At one point, I decided it would be a nice thing to lay down on the floor. When I got up, I had a conversation with my stomach that I've never had. You know how your parents always told you that if you eat too much candy, it'll make you sick? I never had that happen before. But my stomach up and says, "Dude, what are you trying to do me?? You've given me nothing but sugar and carbohydrates for the last 12 hours! Are you nuts? And on that kind of energy you expect me to play and spin around? If you keep this up, you won't keep it down."

So I knocked it off and didn't eat for the next eight hours while my stomach got back to normal (wasn't hungry).

Then last week I'm at my parents' house and I'm helping them get a new treadmill into place. At one point I picked up a little too much treadmill with too much back and not enough leg. I normally pick things up with my legs and am just fine. But I really pulled something this time. My back has been hurting me all week.

Dude. I'm getting old. ;)

For those who remember, about this time last year, I told everyone I am insane for taking on too many work projects. I predicted that my hair would start graying rapidly between work and baby. Well, here are the before and after pictures. I also had this sweet streak of bright white in my goatee, but it disappeared when I trimmed it this week. I'm actually proud of my growing gray -- makes me look more professorial compared to the freshmen. (That's why I bother mentioning something you can barely see if you squint just right.)

Tuesday, January 6, 2009

A Flaneur in O'Hare

Seen in the Chicago airport Children's Airport Museum:

Haikus are simple
But sometimes they don't make sense

Bet you $5 you read my shirt

A father and son looking very bored together, lounging on the painted benches at identical uncomfortable angles (I tried) while father stares at his eyelids and son stares at his handheld brain numbing device.

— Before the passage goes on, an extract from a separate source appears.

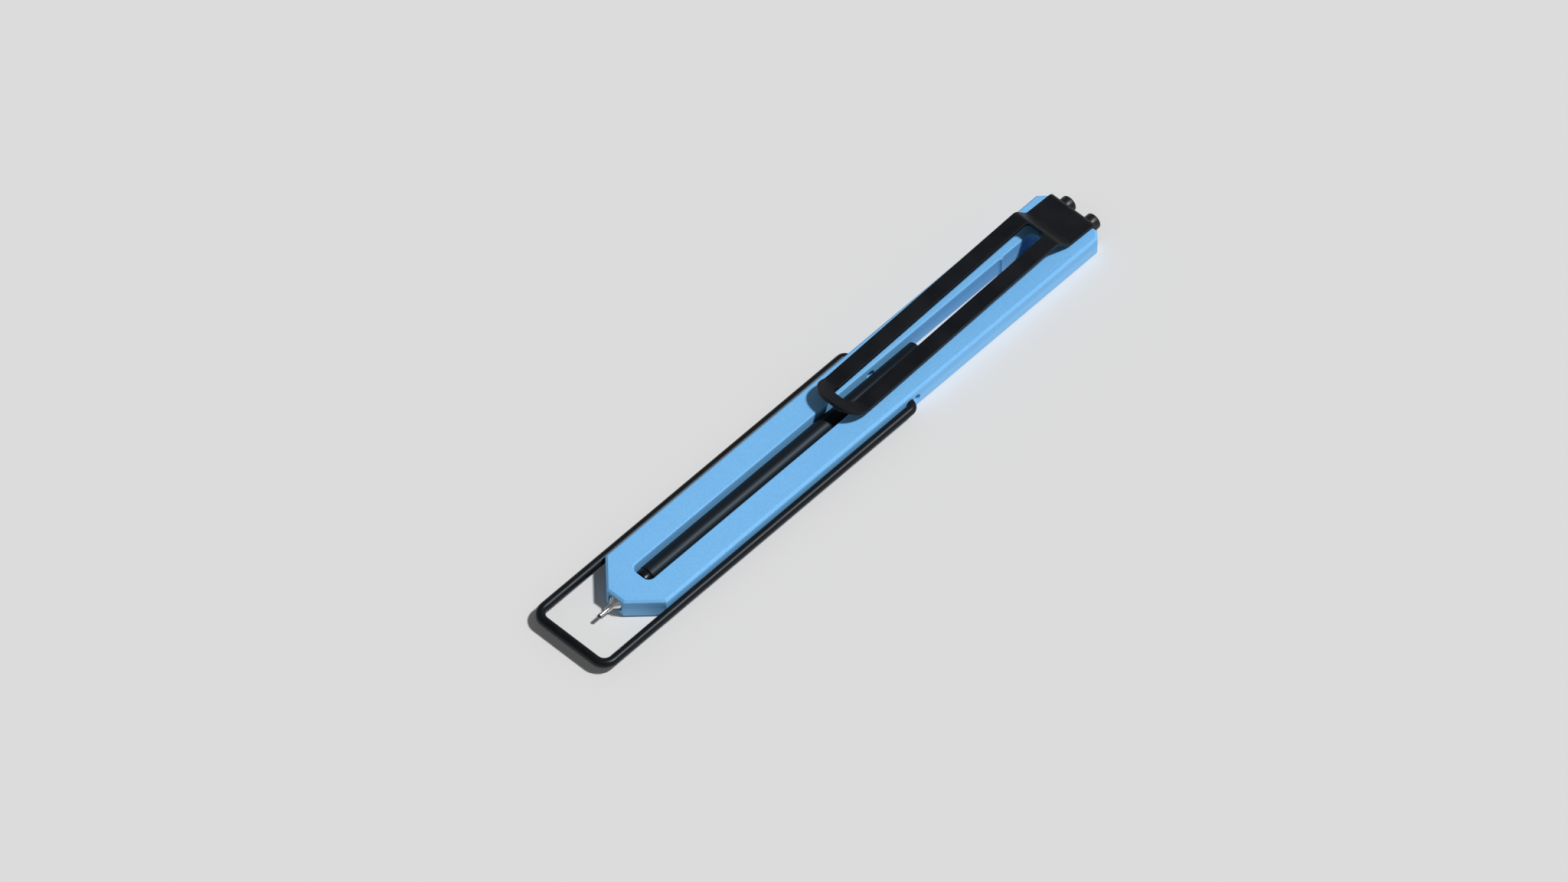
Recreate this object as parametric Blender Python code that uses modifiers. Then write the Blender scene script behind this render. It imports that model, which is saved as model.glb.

An evil twin. Two "identical" children in identical clothes with identical haircuts, but one obeyed his parents and was nice to the other kids and the other crushed his drink, wouldn't pick up his backpack, and pushed another kid. Some might say he was acting up in order to be different from his brother, but maybe the other one was....

Some families line up their luggage in a neat, orderly line. Some are kind of spread out over the bench with sweaters, hat, and computer bag on the bench, backpack and carryon near it, stroller to the side, and ... is that a diaper I smell? Yes, it is. One father thought it was a generic pile of luggage and left his own backpack with someone else's stuff. The mother came back later to get it and shake her head at her husband.

And now, back to our nomadic existence wandering the terminals.

*(from Wiki)
The term flâneur comes from the French masculine noun flâneur – which has the basic meanings of "stroller", "lounger", "saunterer", "loafer" – which itself comes from the French verb flâner, which means "to stroll". The term is concerned with a derived meaning – that of "a person who walks the city in order to experience it", a meaning largely developed and elaborated upon by Charles Baudelaire.